TASK DIRECTIONS:
Pull out of the data below the stretch of lines bounded by the one containing "cad_parts[member].parent = rigid_bodies[body]" and the one containing "points = [vertex.co", both bounds included, unchanged.

── DATA EXTRACT ──

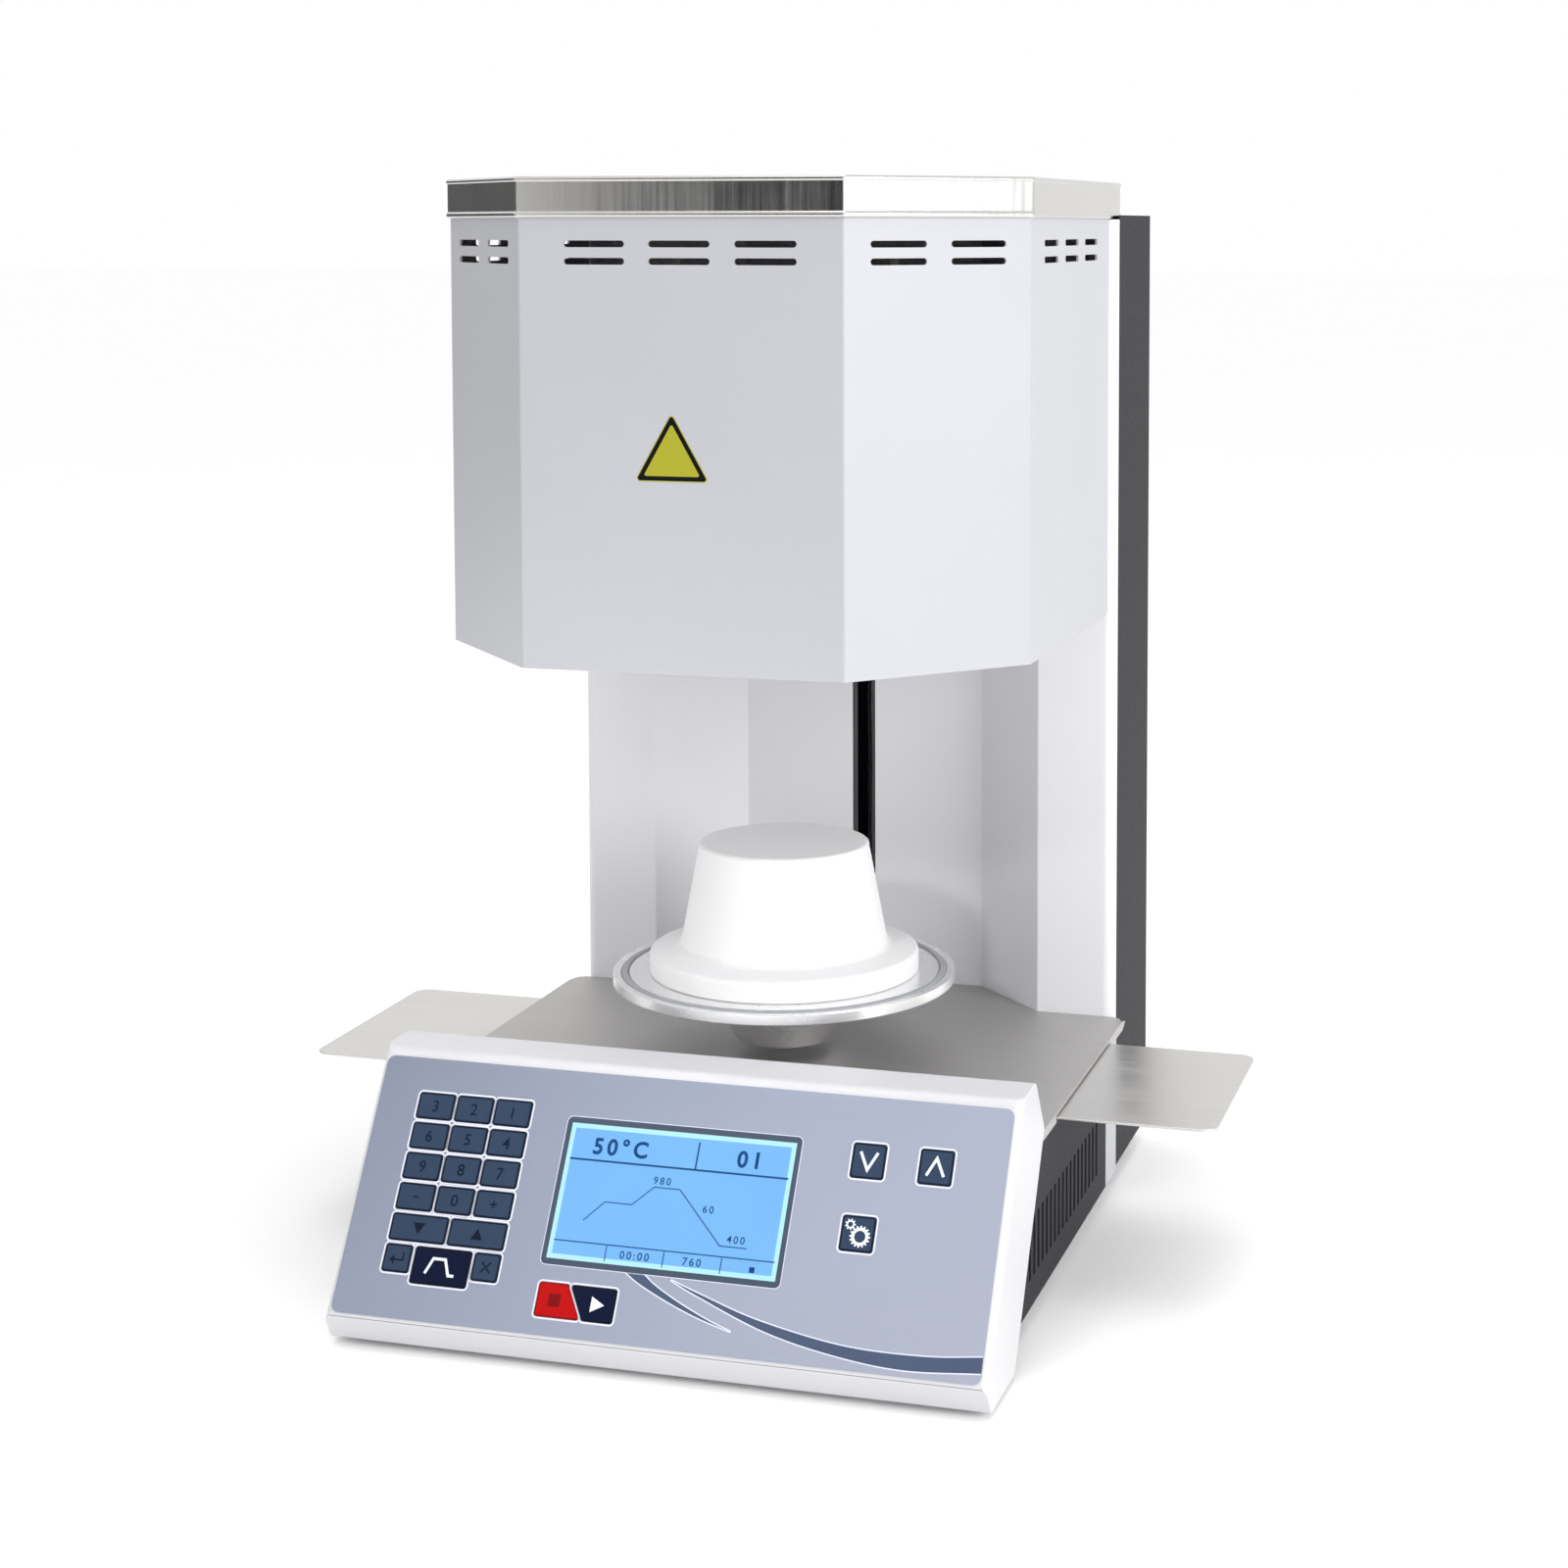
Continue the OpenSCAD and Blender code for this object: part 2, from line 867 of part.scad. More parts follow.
module head_top_cap() {
    corners = [
        for (q = offset_path(head_corners, -cap_overhang))
            [q[0], q[1] > wing_y - 1 ? cap_rear : q[1]]
    ];
    inner = offset_path(corners, sheet);
    top = head_top_z + cap_h;
    color("silver") {
        translate([0, 0, head_top_z])
            linear_extrude(cap_h)
                polygon(ribbon(soft_path(corners, bend_r), sheet));
        translate([0, 0, top - sheet])
            linear_extrude(sheet)
                polygon(soft_path(corners, bend_r));
        translate([0, 0, head_top_z])
            linear_extrude(sheet)
                polygon(concat(soft_path(corners, bend_r), reversed(offset_path(corners, 10))));
        translate([-inner[5][0], cap_rear - sheet, head_top_z])
            cube([2 * inner[5][0], sheet, cap_h]);
    }
}

module head_bottom_plate() {
    inset = sheet + 0.3;
    edge = offset_path(head_path, inset);
    gap = 0.5;
    color("whitesmoke")
        difference() {
            translate([0, 0, head_z])
                linear_extrude(panel_t)
                    polygon(concat(
                        edge,
                        [[half_mouth - 1, wing_y - gap], [half_recess - gap, recess_y - gap],
                         [-half_recess + gap, recess_y - gap], [-half_mouth + 1, wing_y - gap]]
                    ));
            translate([0, 0, head_z - 1])
                cylinder(r = bottom_hole_r, h = 5, $fn = 96);
        }
}

module vacuum_chamber() {
    color("silver") {
        ring(flange_in_r, flange_out_r, flange_z, flange_z + flange_t);
        ring(chamber_r - chamber_wall, chamber_r, flange_z + flange_t, chamber_top);
        ring(probe_r, chamber_r, chamber_top, chamber_top + lid_t);
    }
}

module chamber_insulation() {
    outer = chamber_r - chamber_wall - 0.5;
    throat_r = 57.5;
    shelf = flange_z + 16;
    color("linen") {
        ring(flange_in_r, outer, flange_z + flange_t, shelf);
        ring(throat_r, outer, shelf, muffle_low);
        ring(muffle_out_r + 0.5, outer, muffle_low, muffle_high);
        ring(probe_r, outer, muffle_high, chamber_top - 0.5);
    }
}

module heating_muffle() {
    color("bisque")
        ring(muffle_in_r, muffle_out_r, muffle_low, muffle_high);
}

module thermocouple() {
    head_low = chamber_top + lid_t;
    color("ivory") {
        translate([0, 0, muffle_high - 8])
            cylinder(r = probe_r - 0.5, h = head_low - muffle_high + 8);
        translate([0, 0, head_low])
            cylinder(r = 12, h = 14);
        for (x = [-60, 60])
            translate([x, 0, head_low]) {
                cylinder(r = 7, h = 10);
                translate([0, 0, 10])
                    cylinder(r = 3, h = 12);
            }
    }
}

// ---- Rear pocket ----

module connector_panel() {
    low = pocket_low - pocket_t;
    wide = 2 * (pocket_half_w + pocket_t);
    color("dimgray")
        difference() {
            translate([-wide / 2, pocket_y, low])
                cube([wide, rear_y - sheet - pocket_y, pocket_high - low + pocket_t]);
            translate([-pocket_half_w, pocket_y + pocket_t, pocket_low])
                cube([2 * pocket_half_w, 20, pocket_high - pocket_low]);
            translate([inlet_x - 13.7, pocket_y - 5, inlet_z - 28.2])
                cube([27.4, 20, 56.4]);
            translate([port_x, pocket_y - 5, port_z])
                rotate([-90, 0, 0])
                    cylinder(r = 6.2, h = 20);
        }
}

module inlet_module() {
    face = pocket_y + pocket_t;
    color("black")
        translate([inlet_x, face, inlet_z]) {
            difference() {
                union() {
                    translate([-16, 0, -31])
                        cube([32, 2.5, 62]);
                    translate([-13.5, -17, -28])
                        cube([27, 17, 56]);
                }
                translate([-12, -12.5, -23])
                    cube([24, 20, 16.5]);
                translate([-7, -13.5, 6])
                    cube([14, 20, 20]);
                translate([-9, -2, 16])
                    rotate([0, 90, 0])
                        cylinder(r = 1.2 + run_fit, h = 18);
            }
            for (pin = [[-7, -16.5], [7, -16.5], [0, -12.5]])
                translate([pin[0] - 1, -13, pin[1] - 2])
                    cube([2, 11, 4]);
        }
}

module power_rocker() {
    tilt = 8;
    color("firebrick")
        translate([inlet_x, pocket_y + pocket_t - 2, rocker_z])
            rotate([tilt, 0, 0]) {
                across(13.2)
                    polygon([[-6, -5], [-6, 5], [2.2, 9.2], [5.4, 8.8], [3.6, 0], [5.4, -8.8], [2.2, -9.2]]);
                rotate([0, 90, 0])
                    cylinder(r = 1.2, h = 17, center = true);
            }
}

module vacuum_port() {
    bore_r = 3;
    nut_d = 15;
    color("silver")
        translate([port_x, 0, port_z])
            rotate([-90, 0, 0])
                difference() {
                    union() {
                        translate([0, 0, pocket_y + pocket_t])
                            cylinder(d = nut_d, h = 5, $fn = 6);
                        translate([0, 0, pocket_y - 10])
                            cylinder(r = 6, h = 14);
                        translate([0, 0, pocket_y])
                            cylinder(r = port_r, h = port_end - pocket_y);
                    }
                    translate([0, 0, pocket_y - 12])
                        cylinder(r = bore_r, h = 50);
                }
}

module panel_screws() {
    head_r = 3.6;
    head_h = 2.2;
    color("silver")
        for (x = [-146, 146], z = [30, 190, 350, 510])
            translate([x, rear_y, z])
                rotate([-90, 0, 0])
                    difference() {
                        cylinder(r1 = head_r, r2 = head_r - 0.6, h = head_h);
                        translate([0, 0, 1])
                            cylinder(r = 1.5, h = 3, $fn = 6);
                    }
}

// ---- Nodes ----

control_housing();
control_back_cover();
membrane_overlay();
display_module();
power_board();
base_chassis();
base_side_panels();
deck_plate();
tray_guides();
feet();
column_front_panel();
rear_shell();
slot_seals();
column_frame();
guide_rods();
gear_motor();
head_housing();
head_top_cap();
head_bottom_plate();
vacuum_chamber();
chamber_insulation();
heating_muffle();
thermocouple();
connector_panel();
inlet_module();
vacuum_port();
panel_screws();
power_rocker();
tray_left();
tray_right();
lead_screw();
lead_nut();
lift_carriage();
lift_arm();
table_hub();
table_plate();
seal_ring();
firing_pedestal();
pad_key(0, 0);  // key_3
pad_key(1, 0);  // key_2
pad_key(2, 0);  // key_1
pad_key(0, 1);  // key_6
pad_key(1, 1);  // key_5
pad_key(2, 1);  // key_4
pad_key(0, 2);  // key_9
pad_key(1, 2);  // key_8
pad_key(2, 2);  // key_7
pad_key(0, 3);  // key_minus
pad_key(1, 3);  // key_0
pad_key(2, 3);  // key_plus
key_cap(box_points(arrow_down), "slategray");  // key_down
key_cap(box_points(arrow_up), "slategray");  // key_up
key_cap(box_points(enter_box), "slategray");  // key_enter
key_cap(box_points(program_box), "midnightblue");  // key_program
key_cap(box_points(escape_box), "slategray");  // key_escape
key_cap(stop_shape, "red");  // key_stop
key_cap(start_shape, "midnightblue");  // key_start
key_cap(box_points(table_down_box), "slategray");  // key_table_down
key_cap(box_points(table_up_box), "slategray");  // key_table_up
key_cap(box_points(settings_box), "slategray");  // key_settings
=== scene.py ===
"""Looks of the bench vacuum kiln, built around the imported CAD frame.

Sizes are in metres, and MM turns millimetres into metres. Pieces of the console are made in the
frame of its sloped face: X across, Y up the slope, Z out of the face.
"""

import math

import bmesh
import bpy
from mathutils import Matrix, Vector
from mathutils.geometry import convex_hull_2d
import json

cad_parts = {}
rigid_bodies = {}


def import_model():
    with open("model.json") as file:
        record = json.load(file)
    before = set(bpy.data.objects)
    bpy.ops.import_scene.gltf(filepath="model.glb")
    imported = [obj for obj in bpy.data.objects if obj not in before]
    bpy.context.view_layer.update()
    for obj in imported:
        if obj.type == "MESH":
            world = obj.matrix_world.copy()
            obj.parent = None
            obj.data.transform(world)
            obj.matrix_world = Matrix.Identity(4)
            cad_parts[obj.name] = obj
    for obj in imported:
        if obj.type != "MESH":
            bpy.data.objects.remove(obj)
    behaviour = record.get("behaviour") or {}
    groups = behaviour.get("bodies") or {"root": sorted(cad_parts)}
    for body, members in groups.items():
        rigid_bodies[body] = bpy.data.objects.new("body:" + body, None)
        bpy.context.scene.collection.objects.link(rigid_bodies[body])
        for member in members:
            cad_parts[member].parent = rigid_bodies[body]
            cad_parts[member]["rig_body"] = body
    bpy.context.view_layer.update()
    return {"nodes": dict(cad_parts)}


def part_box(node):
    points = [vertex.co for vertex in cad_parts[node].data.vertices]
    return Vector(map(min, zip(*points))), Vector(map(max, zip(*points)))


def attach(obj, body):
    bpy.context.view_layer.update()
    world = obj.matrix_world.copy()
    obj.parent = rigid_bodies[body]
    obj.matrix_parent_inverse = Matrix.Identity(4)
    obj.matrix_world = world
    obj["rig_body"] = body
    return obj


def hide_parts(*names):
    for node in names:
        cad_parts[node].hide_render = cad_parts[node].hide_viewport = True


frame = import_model()
NODES = frame["nodes"]
MM = 0.001

# ---------------------------------------------------------------------------------------------------
# Places shared with the CAD source
# ---------------------------------------------------------------------------------------------------

FACE_SLOPE = math.radians(58.2)
FACE_FOOT = Vector((0, -204.9, 18.5)) * MM
FACE = Matrix.Translation(FACE_FOOT) @ Matrix.Rotation(FACE_SLOPE, 4, "X")
FILM_TOP = 0.5                     # membrane film above the face, mm
KEY_TOP = 0.9                      # key caps above the face, mm
WINDOW = (0.5, 33.0, 117.7, 68.4)  # display window: middle, lower edge, width, height, mm
WINDOW_EDGE = 0.7                  # how far the window's printed border runs onto the film, mm
LIT = (114.0, 64.0)                # lit area of the display, mm
LIT_DOTS = 240                     # dots along the display's length
INK_SINK = 0.02                    # how far the film's printing starts below its surface, mm
INK_RISE = 0.03                    # how far the printing stands above it, mm

head_low, head_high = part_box("head_housing")
cap_low, cap_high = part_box("head_top_cap")
plate_low, plate_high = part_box("table_plate")
pedestal_low, pedestal_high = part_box("firing_pedestal")
hub_low, hub_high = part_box("table_hub")


# ---------------------------------------------------------------------------------------------------
# Materials
# ---------------------------------------------------------------------------------------------------

def linear(red, green, blue):
    """A display colour from 0 to 255 as the linear colour that shaders take."""
    def one(c):
        c /= 255
        return c / 12.92 if c <= 0.04045 else ((c + 0.055) / 1.055) ** 2.4
    return one(red), one(green), one(blue)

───

WORKED SOLUTION:
            cad_parts[member].parent = rigid_bodies[body]
            cad_parts[member]["rig_body"] = body
    bpy.context.view_layer.update()
    return {"nodes": dict(cad_parts)}


def part_box(node):
    points = [vertex.co for vertex in cad_parts[node].data.vertices]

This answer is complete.